A notable change this season is the introduction of the Kookaburra balls. Pakistan absurdly was the only team in the world that was playing its first-class cricket with one ball (locally manufactured Grays or Dukes) and home Test matches with another (Australian-made Kookaburra). Since the Kookaburra ball does not have a pronounced seam and requires more skill and pace to be effective, most of the fast bowlers have struggled in the opening round. That has been the major factor behind three draws.

But how do drawn games solve the problems?

A draw is not an ideal result in cricket but to solely focus on it will be missing the bigger picture. While the general perception is that the pitches were a reason behind three draws, it was the bowlers’ inability or lack of experience with the Kookaburra balls that has played a larger role. 3096 runs were scored at the loss of 60 wickets across three matches making it 51.60 runs per wicket. It’s early days but to have an idea about the runs to wickets ratio in the last two seasons, it was 25.28 and 22.68.

 3096 runs were scored at the loss of 60 wickets across three matches © PCB

3096 runs were scored at the loss of 60 wickets across three matches © PCB

In the past, the seamers didn’t need pace or extraordinary skills to take wickets because of the pitches and the balls. This the reason why many Pakistan bowlers who were taking wickets for fun in the domestic cricket struggled at Test level where the conditions don’t give you a margin of error.

The bowlers may be struggling with Kookaburras in the QEA Trophy but it will eventually help them to develop pace and wicket-taking skills to compete at the Test level. It will also be a learning curve for the curators who need to find a right balance between bat and ball considering the matches are no longer played with the Grays.

Spinners coming into play

The slow bowlers also have an important role now. Since the games were getting over in 2-3 days in the past and the conditions favoured medium pace bowlers, it affected the development of many spinners because it prevented them from bowling long spells. For example, Bilal Asif delivered only three overs in two first-class games before making his Test debut against Australia last year. This season, in his very first match for Central Punjab, he bowled 50 overs in the match.

Yasir Shah playing for Balochistan bowled 47 overs in an innings, the largest spell by a leg-spinner in Pakistan in five years, whereas Shadab Khan bowled 44 overs for Northern, the most he has bowled in a first-class innings.

Points system brings context to draws

There may have been three drawn matches but teams are not equal in the points table. The tournament playing conditions encourage teams to be proactive and avoid defensive cricket. With the current points system, one can differentiate between teams even if the game is drawn.
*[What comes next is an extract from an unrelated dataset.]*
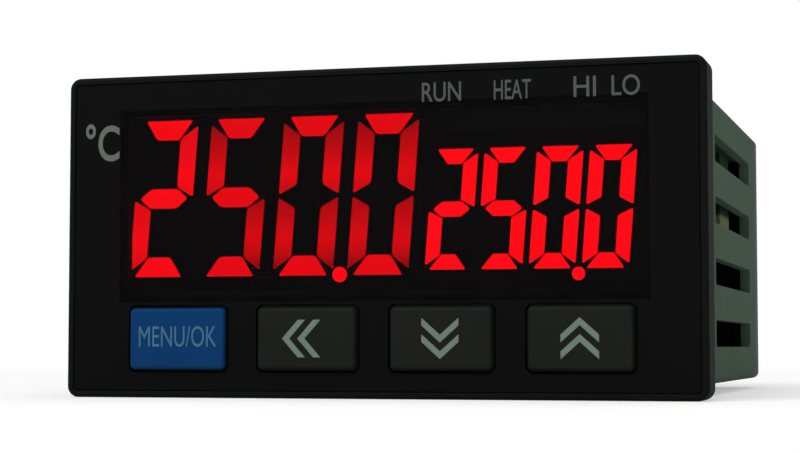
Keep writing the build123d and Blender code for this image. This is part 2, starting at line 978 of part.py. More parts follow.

For instance, Khyber Pakhtunkhwa (KP) and Balochistan both played a draw in their respective games but the former is at the top of the table with 13 points while the latter is at the bottom with 7 points. That is because teams get one point for scoring 200 runs at the 110th over mark in the first innings, two points for 250, three for 300, four for 350 and five for 400. Similarly, bowling teams get one point for taking 3 wickets at the 110th over mark in the first innings, two points for 6 wickets and three for nine.

Both KP and Balochistan earned five points for a draw but since KP scored 400plus runs at 110 overs they got five bonus points for batting and three more for taking 9 wickets before 110 overs. Balochistan, on the other hand, managed only two bonus points – one for scoring 200 runs and one for taking three wickets in 110 overs.

Any disadvantages with the current structure?

There are a few. The number of teams is very less for a country with 210 million people. Pakistan wanted their first-class system to mirror with the Sheffield Shield but Australia is a country with nearly nine times less population than Pakistan. In the current system, only 96 players will be able to play first-class cricket which means fewer opportunities in four-day cricket. Ideally, there should have been ten or at least eight teams based on cities rather than provinces. The PCB perhaps wanted to experiment with fewer teams and could increase teams in the future, as they did in the Pakistan Super League.

The other issue is monetary rewards for the players. Even though the four-day match fees has been increased from 50,000 Rupees to 75,000, most of the players were better off with monthly retainers from the departments. A case in point is Misbah-ul-Haq and Mohammad Hafeez who were getting 750,000 Rupees a month from SNGPL. Both were marquee players but even the low-key ones were getting 100,000 to 200,000 Rupees a month.

 Most players were better off with monthly retainers from the departments © PCB

Most players were better off with monthly retainers from the departments © PCB

In the current system, every non-contracted PCB player, irrespective of seniority and experience, will get 50,000 Rupees a month plus match fees. It is extremely rare but even if someone manages to play all games in the season, including first-class, 50 overs and T20s, he will be earning about 2 Million Rupees, an amount which Misbah and Hafeez were crediting from three department salaries and is less than what Shadab Khan made from one match (2.5m rupees) in the CPL this month.

While it is true that no first-class competition can pay players as much as T20 leagues, Pakistan will need to find a way, perhaps by bringing in sponsors for first-class teams, to at least match the money that players were making from departments.